The world is now transparent--it's not very surprising that no one wants to hang out with people who only care about money (not that pretending we don't will get us anywhere either--this time around it's the whole enchelada: we're going to have to be ourselves).

Lots of love.

Posted by Eben at March 3, 2005 1:09 PM


STEVE - for the TV Neilsen ratings: Why the focus on 18-49 year old demographics [they always break out that segment] if boomers and geezers and NEW AGE WOMEN ARE THE BIG BUCK DEMOGRAPHICS to richly market to?

Posted by Jack at March 3, 2005 9:17 PM


Amen, Steve:

One more thought...people listen to those they trust. Folks no longer pay attention to companies hyping their own products because they've learned that the message (creative) sets-up an expectation rarely met. We just don't trust ads anymore...so why spend so much money on them.

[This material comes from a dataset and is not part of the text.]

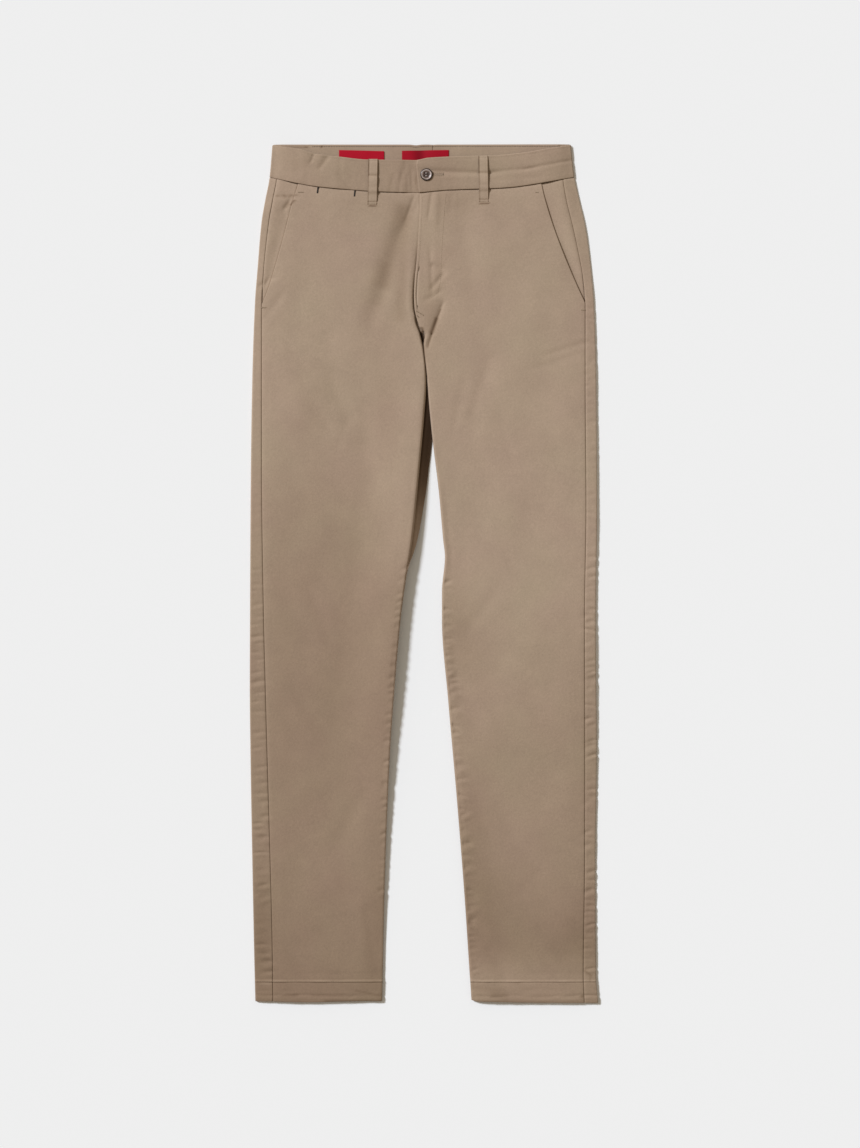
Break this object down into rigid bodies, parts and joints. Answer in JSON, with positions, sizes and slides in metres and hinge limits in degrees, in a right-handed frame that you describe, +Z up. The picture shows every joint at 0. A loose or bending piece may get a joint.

Posted by Michael Chaffin at March 4, 2005 12:07 AM


I agree, Steve. I think that advertising is less and less effective and it has nothing to do with the lack of creativity. As you have mentioned in previous posts, awareness doesn't count for much anymroe... Now a person sees a great ad - may become intersted in a product, but will jump on the web to explore similar products or services out there...

Posted by Caroline at March 4, 2005 1:06 PM


Traditional advertising doesn’t very well anymore. It’s all about relevance. Is the product or service relevant to the consumer? The trick is delivering relevant advertising to each consumer in a truly personalized way. I not talking about putting their name on a direct mail piece! The entire message and content needs to be personalized just for them.

This is possible to do today. It’s called one-to-one marketing.

Posted by John Zito at March 4, 2005 2:09 PM


The last chapter in my book, Brand Harmony, is called Marketing's Copernican Revolution. The premise is that marketers need to recognize that they are no longer at the center of the marketing universe, in much the same way that Copernicus showed us that we humans are not at the center of the universe, or that Darwin showed us that we are not the highest form of life on earth. Many things we learn about ourselves are actually humbling, in a constructive way.

Why are marketers no longer at the center of the marketing universe? Because customers are way too savvy, skeptical and self-reliant to let marketers dictate the terms of their relationship. Rance focusing on bad creative is mypoic in a way that is reminiscent of those who resisted Copernicus and Gallileo while focusing on their own anachronisti dogma.